In Luganda, the widest spoken minority language in Uganda, the word for photograph is ebifananyi. The term means ‘likenesses’, and can relate to drawings and paintings as well as to photographs. Ebifananyi are things that look like something else.
Photographer/researcher Andrea Stultiens embarked on a long-term research project about this particular conceptualisation of photographs that seems so unfamiliar from a Western perspective. Working with collections of photographs in Uganda, Stultiens focused on the capacity of photographs as ‘encounters’, in the words of theorist Ariella Azoulay: ” the site where a camera, a camera operator and a photographed reality meet”, and where meaning is created in interaction with the audience watching the images.
Through a series of exhibitions in Uganda and Europe, and eight publications co-published by Paradox and History in Progress Uganda (HIPUganda), Stultiens investigated the differences between ebifananyi/photographs and the historical and cultural context of their creation and use. Through ‘correspondence’, a term borrowed from anthropologist Tim Ingold, different actors – photographs, image makers and audience – embarked on a shared path and engaged with each other’s positions.
Each publication in the Ebifananyi series I-VIII activates a specific Ugandan photo collection through this process of dialogue and sharing of photographs, films and other likenesses.

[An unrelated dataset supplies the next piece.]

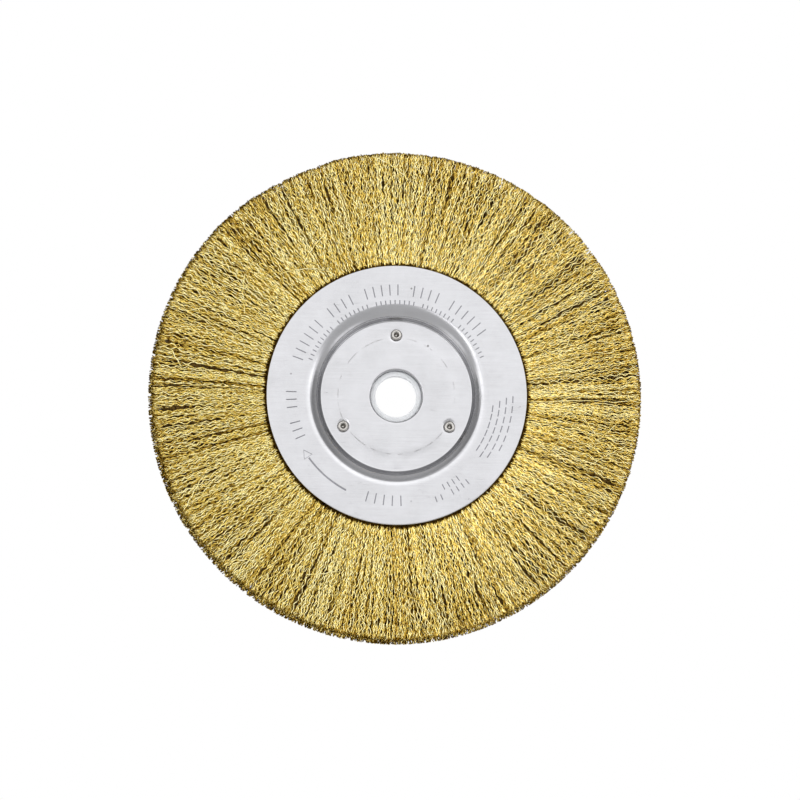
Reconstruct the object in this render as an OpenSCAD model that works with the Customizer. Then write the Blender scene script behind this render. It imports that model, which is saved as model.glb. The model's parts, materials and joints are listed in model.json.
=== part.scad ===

The exhibition Mutualities in the gallery of the Royal Academy of Art (KABK) in The Hague marks the occasion of Stultiens’ PhDArts dissertation on Ebifananyi and its relation to her artistic practice as a method of research. In line with Stultiens’ hybrid practice, her defence will take place in two public moments: within the visual arts context of the exhibition at KABK and within the academic context of the University of Leiden.
Andrea Stultiens (1974, NL) received a Bfa and Mfa in photography at HKU University of the Arts and AKV St Joost in Breda respectively, and a Ma in photographic studies from Leiden University. Currently she divides her time between the Netherlands and Uganda. Stultiens’ artistic practice deal with photography in relation to understandings of the presentations of histories. Since 2007 her work originates mostly on the African continent and always develops in collaborations with others.
PhDArts, international doctorate programme in art and design, is a collaboration between Leiden University Academy of Creative and Performing Arts and the Royal Academy of Art (KABK) in The Hague. The programme joins practical action with theoretical thinking through practice-based research.